▶ Recorded information

------------------------------------------------------------

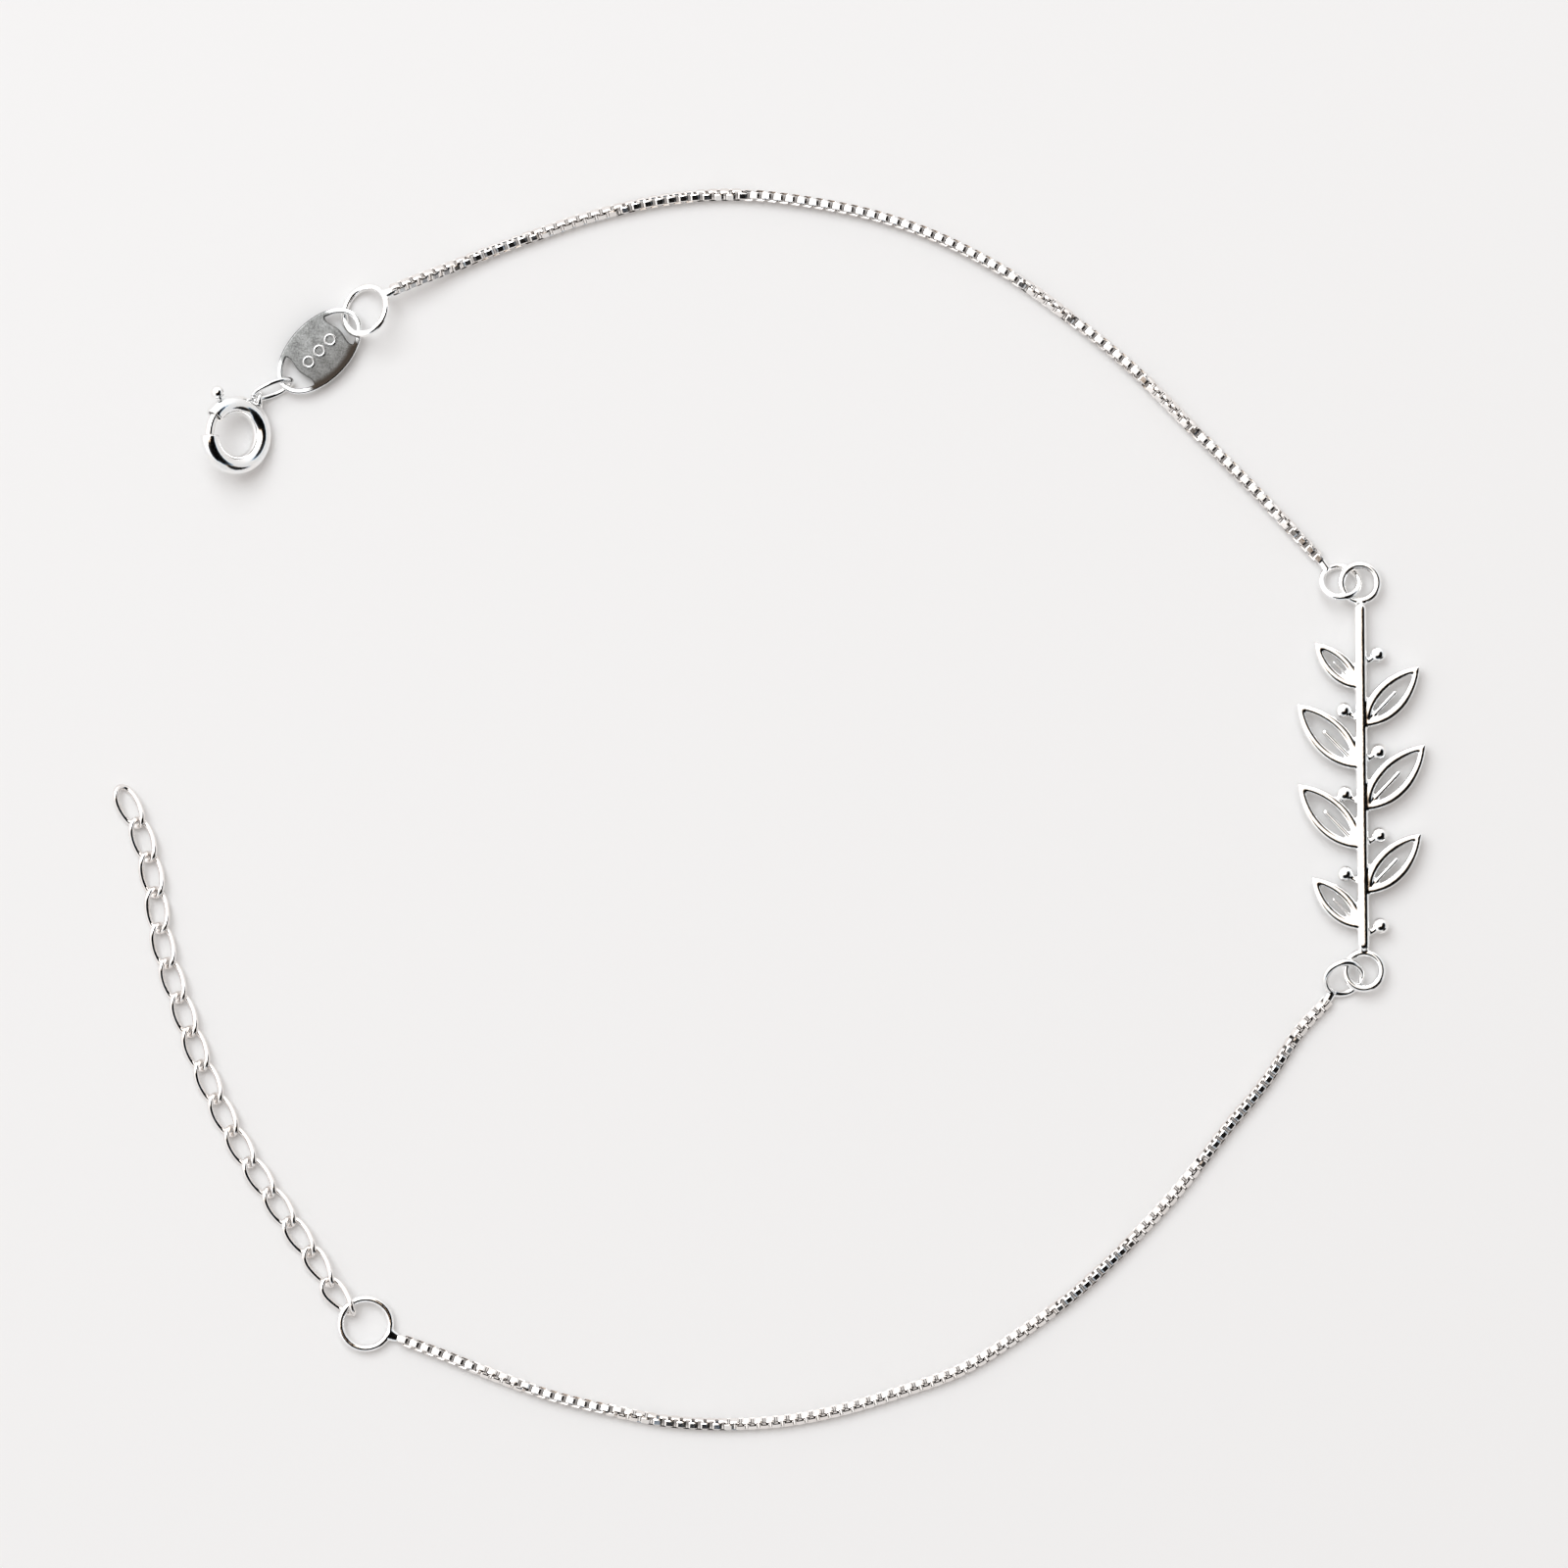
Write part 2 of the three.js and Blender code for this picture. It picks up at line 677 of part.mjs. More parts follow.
// Clasp and the link that joins it to the tag
const { clasp, eyeMiddle } = buildClasp();
bracelet.add(clasp);
const tagEnd = new THREE.Vector3((tagRim - tagLength) / 2, 0, 0).applyMatrix4(tagMatrix);
const claspLinkPlace = eyeMiddle.clone().add(tagEnd).multiplyScalar(0.5);
claspLinkPlace.add(new THREE.Vector3(0, 0.226, 0.151));
const claspLinkForward = new THREE.Vector3(
  Math.cos(radians(claspLinkTurn)), Math.sin(radians(claspLinkTurn)),
  Math.tan(radians(claspLinkSlope)),
);
const claspLink = linkGeometry(claspLinkLength, claspLinkWidth, claspLinkWire, 0);
bracelet.add(linkMesh(
  'clasp_link', claspLink, linkMatrix(claspLinkPlace, claspLinkForward, claspLinkRoll),
));

// Extender ring and links
const linkRadius = (linkLength - linkWire) / 2;
const linkPitch = linkLength - 2 * linkWire - 2 * play;
const ringPassing = passing(linkWire, endRingWire);
const extenderRingLift = 0.29 * ringPassing;
const extenderRingTilt = degrees(Math.asin(extenderRingLift / endRadius));
const extenderRingHeight = endRingWire / 2 + extenderRingLift + 0.49 * ringPassing;
bracelet.add(solderedRing(
  'extender_ring', endRingOuter, endRingWire,
  ringMatrix(extenderRingPlace, extenderRingHeight, extenderRingTilt, 135),
  lowerChainRoute[lowerChainRoute.length - 1], endDrop,
));
const firstLink = endRadius + linkRadius - 1.23 * ringPassing;
const linkPassing = passing(linkWire, linkWire);
const linkHeight = (i) => linkTwist + linkWire / 2 + linkPassing * (linkLifts[i] ?? 0);
const extenderPoints = extenderRoute.map((point) => new THREE.Vector3(point[0], point[1], 0));
const extenderCurve = new THREE.CatmullRomCurve3(extenderPoints, false, 'centripetal');
extenderCurve.arcLengthDivisions = 800;
const extenderLength = extenderCurve.getLength();
const linkCount = Math.floor((extenderLength - firstLink - linkRadius) / linkPitch) + 1;
const curbLink = linkGeometry(linkLength, linkWidth, linkWire, linkTwist);
for (let i = 0; i < linkCount; i += 1) {
  const share = (firstLink + i * linkPitch) / extenderLength;
  const middle = extenderCurve.getPointAt(share);
  const forward = extenderCurve.getTangentAt(share);
  middle.z = linkHeight(i);
  forward.z = (linkHeight(i + 1) - linkHeight(Math.max(i - 1, 0))) / (2 * linkPitch);
  const matrix = linkMatrix(middle, forward, linkRolls[i] ?? 0);
  const number = String(i + 1).padStart(2, '0');
  bracelet.add(linkMesh(`extender_link_${number}`, curbLink, matrix));
}

// The origin is the middle of the whole object's foot
bracelet.updateMatrixWorld(true);
const extent = new THREE.Box3().setFromObject(bracelet, true);
const middle = extent.getCenter(new THREE.Vector3());
bracelet.position.set(-middle.x, -middle.y, -extent.min.z);
bracelet.updateMatrixWorld(true);

export default bracelet;
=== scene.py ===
# A fine silver bracelet lying open on a pale surface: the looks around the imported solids.
# Shapes are worked out in millimetres and put into their meshes in metres.
import math

import bmesh
import bpy
import numpy as np
from mathutils import Matrix, Vector


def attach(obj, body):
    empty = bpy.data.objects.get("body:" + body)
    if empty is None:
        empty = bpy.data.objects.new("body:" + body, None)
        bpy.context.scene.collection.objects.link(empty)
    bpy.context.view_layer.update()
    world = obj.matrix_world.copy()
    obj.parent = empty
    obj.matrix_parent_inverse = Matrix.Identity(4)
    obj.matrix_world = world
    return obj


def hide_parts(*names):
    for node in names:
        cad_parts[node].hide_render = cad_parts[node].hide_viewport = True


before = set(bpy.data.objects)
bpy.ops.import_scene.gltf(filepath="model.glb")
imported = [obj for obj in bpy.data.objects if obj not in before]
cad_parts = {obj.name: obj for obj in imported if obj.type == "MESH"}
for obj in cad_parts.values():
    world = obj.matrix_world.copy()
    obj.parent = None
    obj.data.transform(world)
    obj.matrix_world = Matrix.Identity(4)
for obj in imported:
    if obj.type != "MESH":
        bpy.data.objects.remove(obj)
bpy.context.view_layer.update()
print("solids loaded:", len(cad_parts))

# A millimetre in metres, and a metre in millimetres
mm = 0.001
metre = 1000
# The play between two pieces that pass each other, in millimetres
play = 0.05


# Array helpers

# v / |v|, for a whole array of vectors
def unit(vectors):
    return vectors / np.linalg.norm(vectors, axis=-1, keepdims=True)


# Turning matrices: x and y mix by the cosine and sine of the angle about z, and so on
def turnAbout(axis, degrees):
    c = math.cos(math.radians(degrees))
    s = math.sin(math.radians(degrees))
    if axis == "x":
        return np.array([[1, 0, 0], [0, c, -s], [0, s, c]])
    if axis == "y":
        return np.array([[c, 0, s], [0, 1, 0], [-s, 0, c]])
    return np.array([[c, -s, 0], [s, c, 0], [0, 0, 1]])


# A ring's turn: its plane slopes up by tilt towards a direction seen from above
def leaning(tilt, towards):
    return turnAbout("z", towards) @ turnAbout("y", -tilt) @ turnAbout("z", -towards)


# Points of a grid moved: turn p + place
def placed(grid, turn, place):
    return grid @ turn.T + np.asarray(place, float)


# A smooth route through a few points: on each stretch the cubic
# h00 p1 + h10 m1 + h01 p2 + h11 m2, with knots apart by the square root of the distance
def smoothRoute(points, stepsEach=60):
    p = np.asarray(points, float)
    p = np.vstack([2 * p[0] - p[1], p, 2 * p[-1] - p[-2]])
    knots = np.sqrt(np.linalg.norm(np.diff(p, axis=0), axis=1))[:, None]
    k0, k1, k2 = knots[:-2], knots[1:-1], knots[2:]
    p0, p1, p2, p3 = p[:-3], p[1:-2], p[2:-1], p[3:]
    m1 = ((p1 - p0) / k0 - (p2 - p0) / (k0 + k1) + (p2 - p1) / k1) * k1
    m2 = ((p2 - p1) / k1 - (p3 - p1) / (k1 + k2) + (p3 - p2) / k2) * k1
    t = np.linspace(0, 1, stepsEach, endpoint=False)[None, :, None]
    h00 = 2 * t**3 - 3 * t**2 + 1
    h10 = t**3 - 2 * t**2 + t
    h01 = -2 * t**3 + 3 * t**2
    h11 = t**3 - t**2
    p1, p2, m1, m2 = (a[:, None, :] for a in (p1, p2, m1, m2))
    curve = h00 * p1 + h10 * m1 + h01 * p2 + h11 * m2
    return np.vstack([curve.reshape(-1, p.shape[1]), p[-2:-1]])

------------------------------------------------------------

▶ Aim
Transcribe precisely the lines between the one that contains "whole object's foot" and the one that contains "return vectors /", counting those two lines as part of the range.

▶ Output
// The origin is the middle of the whole object's foot
bracelet.updateMatrixWorld(true);
const extent = new THREE.Box3().setFromObject(bracelet, true);
const middle = extent.getCenter(new THREE.Vector3());
bracelet.position.set(-middle.x, -middle.y, -extent.min.z);
bracelet.updateMatrixWorld(true);

export default bracelet;
=== scene.py ===
# A fine silver bracelet lying open on a pale surface: the looks around the imported solids.
# Shapes are worked out in millimetres and put into their meshes in metres.
import math

import bmesh
import bpy
import numpy as np
from mathutils import Matrix, Vector


def attach(obj, body):
    empty = bpy.data.objects.get("body:" + body)
    if empty is None:
        empty = bpy.data.objects.new("body:" + body, None)
        bpy.context.scene.collection.objects.link(empty)
    bpy.context.view_layer.update()
    world = obj.matrix_world.copy()
    obj.parent = empty
    obj.matrix_parent_inverse = Matrix.Identity(4)
    obj.matrix_world = world
    return obj


def hide_parts(*names):
    for node in names:
        cad_parts[node].hide_render = cad_parts[node].hide_viewport = True


before = set(bpy.data.objects)
bpy.ops.import_scene.gltf(filepath="model.glb")
imported = [obj for obj in bpy.data.objects if obj not in before]
cad_parts = {obj.name: obj for obj in imported if obj.type == "MESH"}
for obj in cad_parts.values():
    world = obj.matrix_world.copy()
    obj.parent = None
    obj.data.transform(world)
    obj.matrix_world = Matrix.Identity(4)
for obj in imported:
    if obj.type != "MESH":
        bpy.data.objects.remove(obj)
bpy.context.view_layer.update()
print("solids loaded:", len(cad_parts))

# A millimetre in metres, and a metre in millimetres
mm = 0.001
metre = 1000
# The play between two pieces that pass each other, in millimetres
play = 0.05


# Array helpers

# v / |v|, for a whole array of vectors
def unit(vectors):
    return vectors / np.linalg.norm(vectors, axis=-1, keepdims=True)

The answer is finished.